### SET TASK
Output the material beneath exactly, leaving nothing out.
------------------------------------------------------------
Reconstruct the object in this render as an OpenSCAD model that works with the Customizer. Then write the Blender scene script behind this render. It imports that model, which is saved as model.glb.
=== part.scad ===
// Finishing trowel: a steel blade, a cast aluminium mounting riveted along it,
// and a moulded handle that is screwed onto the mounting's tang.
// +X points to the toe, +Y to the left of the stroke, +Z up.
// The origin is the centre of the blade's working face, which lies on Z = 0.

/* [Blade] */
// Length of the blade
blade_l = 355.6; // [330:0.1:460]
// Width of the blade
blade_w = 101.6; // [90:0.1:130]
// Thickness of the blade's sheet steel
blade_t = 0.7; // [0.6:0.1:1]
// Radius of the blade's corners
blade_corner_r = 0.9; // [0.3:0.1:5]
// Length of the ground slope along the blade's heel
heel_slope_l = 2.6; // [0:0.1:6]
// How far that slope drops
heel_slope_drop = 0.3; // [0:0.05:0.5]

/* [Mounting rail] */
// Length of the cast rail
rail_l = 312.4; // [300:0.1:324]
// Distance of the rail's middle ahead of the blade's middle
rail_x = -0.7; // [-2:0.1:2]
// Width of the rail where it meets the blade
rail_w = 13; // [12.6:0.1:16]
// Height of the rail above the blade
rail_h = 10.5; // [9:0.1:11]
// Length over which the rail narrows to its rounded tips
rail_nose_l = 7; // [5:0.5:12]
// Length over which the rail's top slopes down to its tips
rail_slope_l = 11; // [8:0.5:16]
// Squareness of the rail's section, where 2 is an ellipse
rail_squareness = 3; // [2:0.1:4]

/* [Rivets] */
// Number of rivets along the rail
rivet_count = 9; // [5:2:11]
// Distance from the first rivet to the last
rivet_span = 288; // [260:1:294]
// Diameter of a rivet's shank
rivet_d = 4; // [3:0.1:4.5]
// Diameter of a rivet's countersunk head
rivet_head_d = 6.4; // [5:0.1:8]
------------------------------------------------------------
### OUTPUT FOR THIS EXERCISE
Reconstruct the object in this render as an OpenSCAD model that works with the Customizer. Then write the Blender scene script behind this render. It imports that model, which is saved as model.glb.
=== part.scad ===
// Finishing trowel: a steel blade, a cast aluminium mounting riveted along it,
// and a moulded handle that is screwed onto the mounting's tang.
// +X points to the toe, +Y to the left of the stroke, +Z up.
// The origin is the centre of the blade's working face, which lies on Z = 0.

/* [Blade] */
// Length of the blade
blade_l = 355.6; // [330:0.1:460]
// Width of the blade
blade_w = 101.6; // [90:0.1:130]
// Thickness of the blade's sheet steel
blade_t = 0.7; // [0.6:0.1:1]
// Radius of the blade's corners
blade_corner_r = 0.9; // [0.3:0.1:5]
// Length of the ground slope along the blade's heel
heel_slope_l = 2.6; // [0:0.1:6]
// How far that slope drops
heel_slope_drop = 0.3; // [0:0.05:0.5]

/* [Mounting rail] */
// Length of the cast rail
rail_l = 312.4; // [300:0.1:324]
// Distance of the rail's middle ahead of the blade's middle
rail_x = -0.7; // [-2:0.1:2]
// Width of the rail where it meets the blade
rail_w = 13; // [12.6:0.1:16]
// Height of the rail above the blade
rail_h = 10.5; // [9:0.1:11]
// Length over which the rail narrows to its rounded tips
rail_nose_l = 7; // [5:0.5:12]
// Length over which the rail's top slopes down to its tips
rail_slope_l = 11; // [8:0.5:16]
// Squareness of the rail's section, where 2 is an ellipse
rail_squareness = 3; // [2:0.1:4]

/* [Rivets] */
// Number of rivets along the rail
rivet_count = 9; // [5:2:11]
// Distance from the first rivet to the last
rivet_span = 288; // [260:1:294]
// Diameter of a rivet's shank
rivet_d = 4; // [3:0.1:4.5]
// Diameter of a rivet's countersunk head
rivet_head_d = 6.4; // [5:0.1:8]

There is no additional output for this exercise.